Among the topics raised at the meeting were school safety, the Common Core and testing, unfunded mandates, the Triborough Amendment, Race to the Top, and the Gap Elimination Adjustment.

Calling last year’s Common Core roll out a “disaster,” Seward assured the school leaders that the matter would be a “key issue for us in this session because of the public outcry. We need to hit the pause button and take the time to get it right.”

In response to Seward’s remarks, Highland Central School District Superintendent Deborah Haab urged, “Don’t forget to include us in the conversation when that pause button hits.”
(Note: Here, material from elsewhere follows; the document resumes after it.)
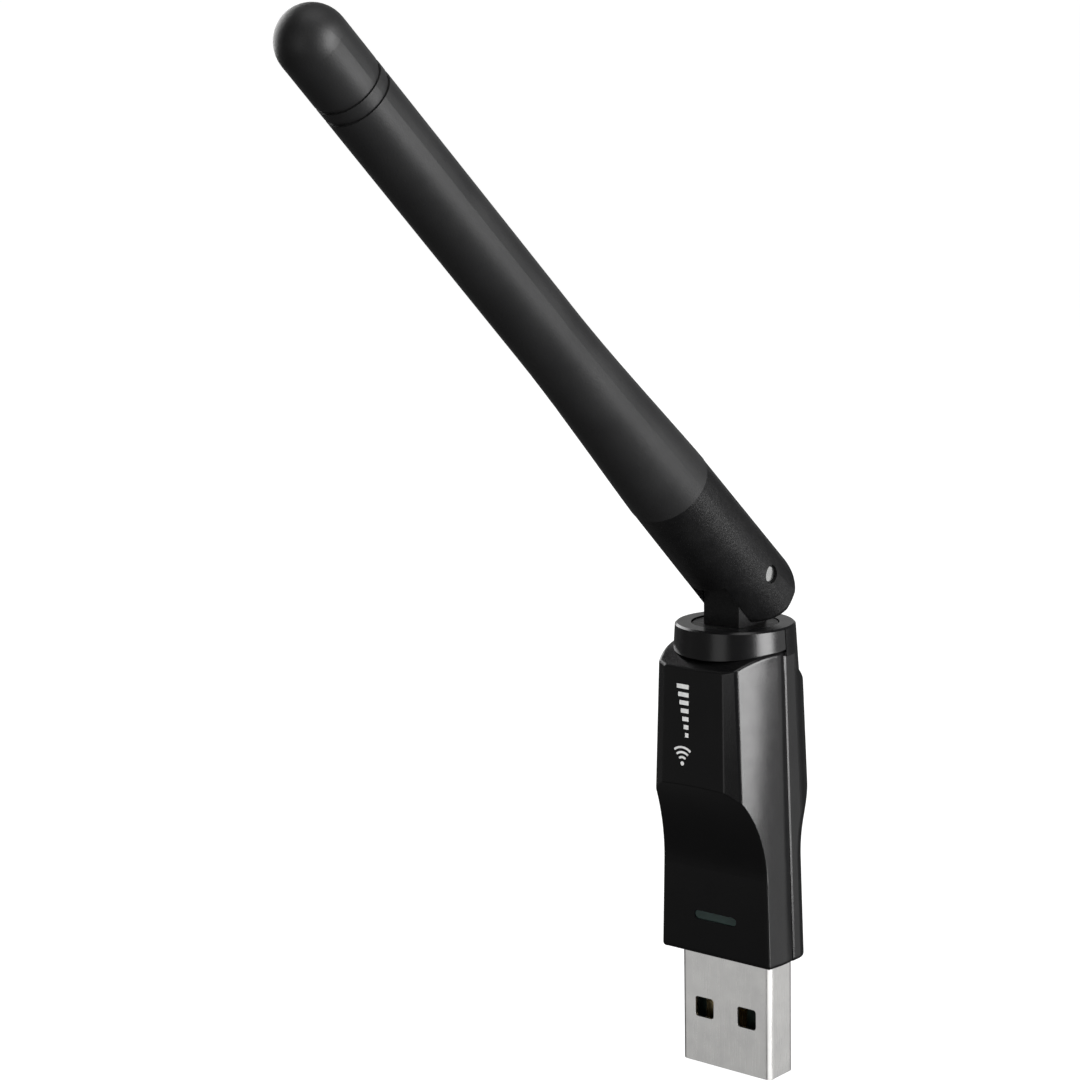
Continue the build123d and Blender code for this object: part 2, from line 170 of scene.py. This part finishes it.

Saugerties Central School District Superintendent Seth Turner raised the issue of testing and suggested that it need not be annual. “Why not test every other year?” Turner asked. “You would get just as valid data and you’d cut the assessments in half.”

Offering another point of view, Robert Curran, a member of the Ulster BOCES Board of Education who represents Onteora School District, agreed changes were needed, but warned the lawmakers to use caution in any revisions to the Common Core. “Don’t throw the baby out with the bath water,” Curran urged.

Cahill thanked the superintendents and board members for the discussion and praised them for their efforts on behalf of students. “Administrators are largely the punching bag of our local government,” Cahill said. “And school boards are our most valuable asset.”

Ulster BOCES District Superintendent Dr. Charles Khoury, who organized the event for the county leaders, was pleased with the dialogue at the event. "It was very helpful for our legislators and school board members to have an open discussion about the challenges that each face as they strive to provide the best education for the children of Ulster County,” he explained. “This event provided a forum for open and honest conversations–ones that genuinely focused on our children's futures. After all, caring about the future of our children is one thing that we all have in common."

The Ulster County School Boards Association is comprised of the elected school board members from the eight component school districts in Ulster County, as well as the members of the Ulster BOCES Board of Education. Together, they are responsible for the education of over 25,000 students in Ulster County. They meet regularly to explore ideas about issues affecting public education.